For this reason, Planning Foundations is not a preliminary topic to be rushed through or assumed. It is the reference point against which all other planning decisions should be tested. When the foundations are right, planning becomes a stabilising force within the maintenance system. When they are not, no amount of optimisation elsewhere can fully compensate.
Stay Connected to the Planner HQ Learning Journey
Occasional updates when new frameworks, resources, and planning insights are released.
Why Planning Foundations Matter
When planning lacks clear foundations, it becomes reactive, misunderstood, and easy to bypass. Planners are pulled into administrative work, decisions are made without proper context, and execution suffers as a result.

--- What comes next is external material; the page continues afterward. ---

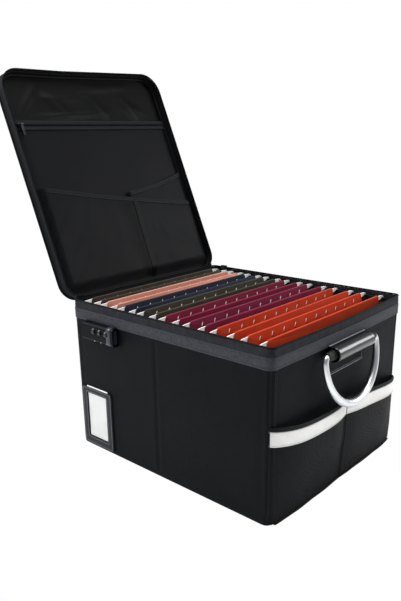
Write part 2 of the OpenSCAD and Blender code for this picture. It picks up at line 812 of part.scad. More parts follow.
// A pull hanging from a bar along X: a bored eye and a tongue that tapers to a round end
module pull(size) {
    l = size[0];
    w = size[1];
    end_r = w / 2 - 0.8;
    difference() {
        union() {
            translate([-eye_w / 2, 0, 0]) rotate([0, 90, 0]) cylinder(r = eye_r, h = eye_w);
            translate([0, pull_t / 2, 0]) rotate([90, 0, 0]) linear_extrude(pull_t) {
                translate([-eye_w / 2, -3]) square([eye_w, 3]);
                for (m = [0, 1]) mirror([m, 0])
                    polygon([[0, -2.5], [eye_w / 2, -2.5], [w / 2, -6], [end_r, end_r - l], [0, end_r - l]]);
                translate([0, end_r - l]) circle(end_r);
            }
        }
        translate([-eye_w, 0, 0]) rotate([0, 90, 0]) cylinder(r = bar_r + eye_play, h = 2 * eye_w);
    }
}

// The lid zip's slider, parked where the zip begins, beside the lid's hinge
module zip_slider() {
    color("#2c2d30") translate([slider_x, slider_y, box_h]) {
        translate([0, 0, -teeth_d - slider_skirt]) slider_channel(slider_l, teeth_d, teeth_d + slider_skirt);
        translate([0, slider_face, -teeth_d]) bail();
    }
}

module zip_pull() {
    color("#3a3b3e") translate([slider_x, slider_y + slider_face + bar_out, box_h - teeth_d]) pull(pull_size);
}

// The lid

module lid_outline(g) {
    translate([lid_l / 2, 0]) round_rect(lid_l + 2 * g, lid_w + 2 * g, lid_corner_r + g);
}

// The lid's outer cloth: a shallow tray with piping round its edge
module lid_shell() {
    color("#191a1c") on_lid() difference() {
        translate([0, 0, lid_tape_top]) linear_extrude(lid_depth - lid_tape_top) lid_outline(0);
        translate([0, 0, lid_tape_top - 1]) linear_extrude(lid_depth - cloth_t - lid_tape_top + 1)
            lid_outline(-cloth_t);
    }
}

module lid_board() {
    color("#8a8780") on_lid() translate([0, 0, lid_depth - cloth_t - board_t]) linear_extrude(board_t)
        lid_outline(-lid_inset);
}

// The lining: a panel over the board and a turned-down edge inside the gusset
module lid_lining() {
    color("#26272a") on_lid() {
        translate([0, 0, lining_at]) linear_extrude(lining_t) lid_outline(-lid_inset);
        translate([0, 0, lid_tape_top]) linear_extrude(lining_at - lid_tape_top) difference() {
            lid_outline(-lid_inset);
            lid_outline(-lid_inset - lining_t);
        }
    }
}

module lid_piping() {
    color("#101113") on_lid() translate([lid_l / 2, 0, lid_depth - piping_r - 0.6])
        run_whole(lid_l, lid_w, lid_corner_r) intersection() {
            circle(piping_r);
            translate([0, -5]) square([5, 10]);
        }
}

module lid_zip_tape() {
    color("#26272a") on_lid() translate([lid_l / 2, 0, teeth_gap + teeth_d])
        run_round(lid_l, lid_w, lid_corner_r, lid_corner_r) translate([-tape_t, 0])
            square([tape_t, tape_h - teeth_d]);
}

module lid_zip_teeth() {
    color("#111214") on_lid() translate([lid_l / 2, 0, teeth_gap])
        run_round(lid_l, lid_w, lid_corner_r, lid_corner_r) teeth_profile();
}

// A sheet of mesh on the lid at height at, from the hinge up to a mouth that runs from u0 to u1
module pocket_sheet(at, y0, y1, u0, u1) {
    translate([0, 0, at]) linear_extrude(mesh_t) intersection() {
        lid_outline(-pocket_inset);
        polygon([[0, y0], [u0, y0], [u1, y1], [0, y1]]);
    }
}

// The big zipped pocket's mesh front
module lid_mesh_panel() {
    edge = pocket_zip_at - pocket_tape_w / 2;
    color("#1d1e21") on_lid() pocket_sheet(mesh_at, -lid_w / 2, lid_w / 2, edge, edge);
}

// The pocket's zip: a tape across the lid, turned back to the lining, and its closed row of teeth
module lid_pocket_zip() {
    w = lid_w - 2 * pocket_inset;
    half = pocket_tape_w / 2;
    color("#17181a") on_lid() translate([pocket_zip_at, -w / 2, mesh_at]) {
        translate([-half + EPS, 0, 0]) cube([pocket_tape_w - EPS, w, mesh_t]);
        translate([-pocket_teeth[0] / 2, 6, -pocket_teeth[1]])
            cube([pocket_teeth[0], w - 12, pocket_teeth[1]]);
        translate([half - mesh_t, 0, mesh_t]) cube([mesh_t, w, pocket_gap]);
    }
}

// Places a piece on the pocket's zip: its X along the zip, its Y away from the lid, its -Z to the hinge
module on_pocket_zip() {
    on_lid() translate([pocket_zip_at, pocket_slider_y, mesh_at]) rotate([-90, 0, -90]) children();
}

module lid_pocket_slider() {
    color("#b9bcc0") on_pocket_zip() {
        translate([0, slider_play, 0]) rotate([-90, 0, 0])
            slider_channel(pocket_slider_l, pocket_teeth[0], pocket_teeth[1] - slider_play);
        translate([0, pocket_face, 0]) bail();
    }
}

module lid_pocket_pull() {
    color("#c4c6c9") on_pocket_zip() translate([0, pocket_face + bar_out, 0]) pull(pocket_pull_size);
}

// The two slip pockets, whose mouths cross in a shallow V
module lid_rear_pocket() {
    color("#202124") on_lid()
        pocket_sheet(rear_at, pocket_seam - pocket_lap, lid_w / 2, rear_mouth[0], rear_mouth[1]);
}

module lid_front_pocket() {
    color("#202124") on_lid() pocket_sheet(front_at, -lid_w / 2, lid_w / 2, front_mouth[0], front_mouth[1]);
}

// The cloth hinge between the box's end wall and the lid's gusset
module hinge_strip() {
    t = 1;
    w = box_w - 2 * lid_corner_r - 4;
    color("#1a1b1d") {
        translate([-box_l / 2, -w / 2, band_top]) cube([t, w, box_h - band_top - 0.4]);
        on_lid() translate([0, -w / 2, 0.4]) cube([t, w, lid_tape_top - 0.4]);
        translate([-box_l / 2, w / 2, box_h]) rotate([90, 0, 0]) cylinder(r = t, h = w);
    }
}

outer_shell();
base_panel();
wall_boards();
lining();
rim_band();
body_zip_tape();
body_zip_teeth();
hanging_rails();
rail_clips();
lock_housing();
lock_dial(0);  // lock_dial_1
lock_dial(1);  // lock_dial_2
lock_dial(2);  // lock_dial_3
lock_dial_shaft();
lock_button();
lock_back_plate();
label_frame();
label_window();
label_card();
handle_straps();
handle_sleeves();
ring(0);  // handle_ring
ring(1);  // rear_handle_ring
end_pocket();
end_pocket_band();
end_pocket_binding();
zip_slider();
zip_pull();
lid_shell();
lid_board();
lid_lining();
lid_piping();
lid_zip_tape();
lid_zip_teeth();
lid_mesh_panel();
lid_pocket_zip();
lid_pocket_slider();
lid_pocket_pull();
lid_rear_pocket();
lid_front_pocket();
hinge_strip();
folder(0);  // folder_1
folder(1);  // folder_2
folder(2);  // folder_3
folder(3);  // folder_4
folder(4);  // folder_5
folder(5);  // folder_6
folder(6);  // folder_7
folder(7);  // folder_8
folder_rods(0);  // folder_1_rods
folder_rods(1);  // folder_2_rods
folder_rods(2);  // folder_3_rods
folder_rods(3);  // folder_4_rods
folder_rods(4);  // folder_5_rods
folder_rods(5);  // folder_6_rods
folder_rods(6);  // folder_7_rods
folder_rods(7);  // folder_8_rods
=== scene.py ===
"""Looks of the portable file box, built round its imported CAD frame.

Lengths are in millimetres in the shape code and become metres where a mesh is made. X runs along the box
towards the handle end, Y across it, Z up. Points on the lid are written as (u, y, w) on the shut lid: u from
the hinge, w up from the rim; Lid.place turns them onto the open lid.
"""

import json
import logging
import math
from collections.abc import Callable, Iterable, Sequence
from dataclasses import dataclass
from enum import Enum

import bmesh
import bpy
import numpy as np
from mathutils import Matrix, Vector

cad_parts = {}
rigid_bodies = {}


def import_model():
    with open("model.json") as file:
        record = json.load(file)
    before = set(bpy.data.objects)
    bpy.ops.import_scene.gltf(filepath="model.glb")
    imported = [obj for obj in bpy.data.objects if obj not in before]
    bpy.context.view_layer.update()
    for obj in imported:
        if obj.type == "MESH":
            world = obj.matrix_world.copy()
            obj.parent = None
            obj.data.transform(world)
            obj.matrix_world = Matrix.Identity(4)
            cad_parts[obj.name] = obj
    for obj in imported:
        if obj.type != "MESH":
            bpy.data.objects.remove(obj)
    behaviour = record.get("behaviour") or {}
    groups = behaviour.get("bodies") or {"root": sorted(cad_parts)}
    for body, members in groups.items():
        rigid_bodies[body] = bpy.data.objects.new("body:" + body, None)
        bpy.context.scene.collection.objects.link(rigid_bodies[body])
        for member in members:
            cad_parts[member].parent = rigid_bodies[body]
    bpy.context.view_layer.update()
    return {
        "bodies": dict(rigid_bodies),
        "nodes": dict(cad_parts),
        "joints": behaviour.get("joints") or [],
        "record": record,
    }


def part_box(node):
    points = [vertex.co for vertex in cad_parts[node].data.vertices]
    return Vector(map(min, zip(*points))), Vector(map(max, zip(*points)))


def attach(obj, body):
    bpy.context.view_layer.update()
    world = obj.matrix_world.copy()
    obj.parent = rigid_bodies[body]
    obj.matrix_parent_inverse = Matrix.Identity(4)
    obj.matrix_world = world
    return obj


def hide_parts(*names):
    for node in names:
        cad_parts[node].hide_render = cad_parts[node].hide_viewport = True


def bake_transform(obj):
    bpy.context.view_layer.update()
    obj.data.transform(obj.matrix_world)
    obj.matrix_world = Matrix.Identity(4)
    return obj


log = logging.getLogger("file_box")

MM = 0.001
SEED = 7
CLOTH_UV = "Cloth"
UP = (0.0, 0.0, 1.0)


# Materials


class Pattern(Enum):
    """The fine relief of a material."""

    PLAIN = "plain"
    WEAVE = "weave"
    TWILL = "twill"
    RIBS = "ribs"
    GRAIN = "grain"
    BRUSHED = "brushed"
    PAPER = "paper"


@dataclass(frozen=True)
class Finish:
    """What a real material gives the eye.

    Args:
        name: The material's name.
        colour: Its colour as hex sRGB.
        roughness: How matt it is.
        pattern: Its fine relief.
        pitch: The relief's repeat in millimetres.
        depth: The relief's height in millimetres.
        second: The colour that patches and the relief's thread crowns take: wear on most finishes, painted
            light on the shell cloth's crowns and on the folder cards.
        crown: How much of the second colour the relief's crowns take.
        wear: How much of it large soft patches take; on the folder cards these patches are a painted lit
            tone.
        patch: The size of those patches in millimetres.
        by_uv: Whether the relief follows the piece's own real-size UV, or else object space.
    """

    name: str
    colour: str
    roughness: float
    pattern: Pattern = Pattern.PLAIN
    pitch: float = 1.0
    depth: float = 0.05
    second: str = "#808080"
    crown: float = 0.0
    wear: float = 0.1
    patch: float = 14.0
    by_uv: bool = False
    metallic: float = 0.0
    sheen: float = 0.0
    coat: float = 0.0
    specular: float = 0.5
    transmission: float = 0.0


def linear(colour: str) -> tuple[float, float, float, float]:
    """Turns hex sRGB into the linear colour that a shader takes."""
    parts = [int(colour[i : i + 2], 16) / 255 for i in (1, 3, 5)]
    return (*(v / 12.92 if v <= 0.04045 else ((v + 0.055) / 1.055) ** 2.4 for v in parts), 1.0)


def add(tree: bpy.types.NodeTree, kind: str, inputs: dict | None = None, **props) -> bpy.types.Node:
    """Adds a node.

    Args:
        tree: The tree it goes in.
        kind: Its type.
        inputs: Its inputs by name or number; a socket is linked and any other value is set.
        **props: Its own settings.

    Returns:
        The node.
    """
    node = tree.nodes.new(kind)
    for key, value in props.items():
        setattr(node, key, value)
    for key, value in (inputs or {}).items():
        if isinstance(value, bpy.types.NodeSocket):
            tree.links.new(value, node.inputs[key])
        else:
            node.inputs[key].default_value = value
    return node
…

Strong planning foundations create clarity before work begins. They align expectations, reduce friction between functions, and give planners the credibility needed to influence outcomes rather than just respond to them. Every other aspect of maintenance planning depends on this layer being sound.
Who This Pillar Is For?
This pillar is particularly relevant for:
1
Maintenance planners building confidence and professional identity
2
Experienced planners reassessing how they create value
3
Planning leads and managers clarifying role boundaries and expectations
4
Organisations trying to mature planning beyond reactive scheduling
How This Pillar Connects to the Wider System
Planning Foundations underpins every other pillar within Planner HQ.
Clear intent, role clarity, and planning standards enable effective work management and execution. They shape how CMMS structures are designed and governed. They influence how asset data and spare parts strategies are applied in practice. They also provide the reference point for performance measurement, improvement, and long-term planning strategy.
Without strong foundations, the rest of the system becomes fragmented and inconsistent.